Откуда же Колридж позаимствовал столь талантливо и убедительно описанную им легенду? Располагал ли сведениями, подтверждающими слова Вордсворта? Известно, что, работая над поэмой, он ознакомился с большим количеством источников — от путевых заметок мореходов до ученых записок лондонского Королевского общества. Может быть, в каком-либо из этих трудов поэт и почерпнул подтверждающие легенду сведения? Однако, как установили исследователи, ни в одном из источников, которыми пользовался Колридж, не было и намека на поверье, что всякий, кто убьет альбатроса, будет проклят и отомщен. Да и сам Колридж писал, что его произведение — это «плод чистейшей фантазии». Выходит,
сам поэт оказался невольным творцом предрассудка, который был воспринят склонными к суевериям моряками. И новая морская легенда укоренилась в умах, зажила, можно сказать, самостоятельной жизнью.

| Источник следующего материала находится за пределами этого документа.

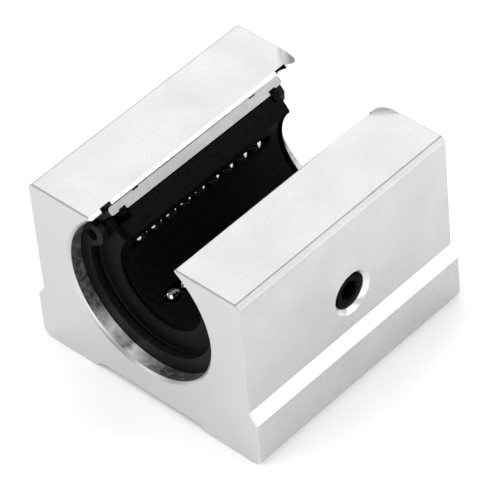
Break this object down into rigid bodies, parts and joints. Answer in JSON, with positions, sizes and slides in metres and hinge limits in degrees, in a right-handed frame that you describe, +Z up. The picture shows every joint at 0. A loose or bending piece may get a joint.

С годами настолько уверовали в легенду об альбатросе, что даже в некоторых энциклопедиях о поэме Колриджа говорится как о порожденной широко известным предрассудком. Так, под словом «Альбатрос» в Американской энциклопедии написано, что «моряки издавна относятся к этим птицам со страхом и благоговением», а в Британской энциклопедии прямо сказано, что «предубеждение моряков по поводу убийства альбатроса было использовано Колриджем в его поэме».
Конечно, от любого суеверия, каков бы ни был его «возраст» и происхождение, пользы ждать не приходится. Но в случае с легендой об альбатросе, рожденной фантазией поэта, дело обстоит несколько по-иному — она спасала от уничтожения замечательных морских птиц.
…Образ птицы добрых предзнаменований многие годы сопутствовал Стивенсону. И случалось, напоминала ему об альбатросе метнувшаяся в мерцающих вспышках маяка чайка; распластанные ветви лохматой ели под окном казались огромными крыльями; причудливый узор на замерзшем стекле был словно гравюра с изображением парящего над волнами исполина. Льюис, по его словам, хранил верность альбатросу, как самому романтическому из сказочных созданий, наделенному к тому же благороднейшим из имен.
Придет время, и он воочию увидит эту удивительную птицу. Произойдет это при плавании его на яхте «Каско». И точно так же, как в поэме Колриджа, когда яхта проходила близко к антарктическим широтам, над ней воспарил огромный альбатрос. Залюбовавшись величественной птицей, Стивенсон невольно вспомнил строки из поэмы о том, что «проклят тот, кто птицу бьет, владычицу ветров». И еще ему тогда впервые показалось, что он, подобно Старому Мореходу, обречен на бесконечное плавание. С той только разницей, что его это скорее радовало, а не угнетало и страшило, как героя поэмы. В душе он всегда чувствовал себя моряком и был счастлив скитаться по безбрежным морским далям. Ведь он знал, что обречен, болен туберкулезом, что и у него за спиной, как и у колриджского Морехода, «чьей злой стрелой загублен альбатрос», неотступно стоит призрак смерти, готовый совершить кару. И скитания, казалось ему, отдаляют роковой конец.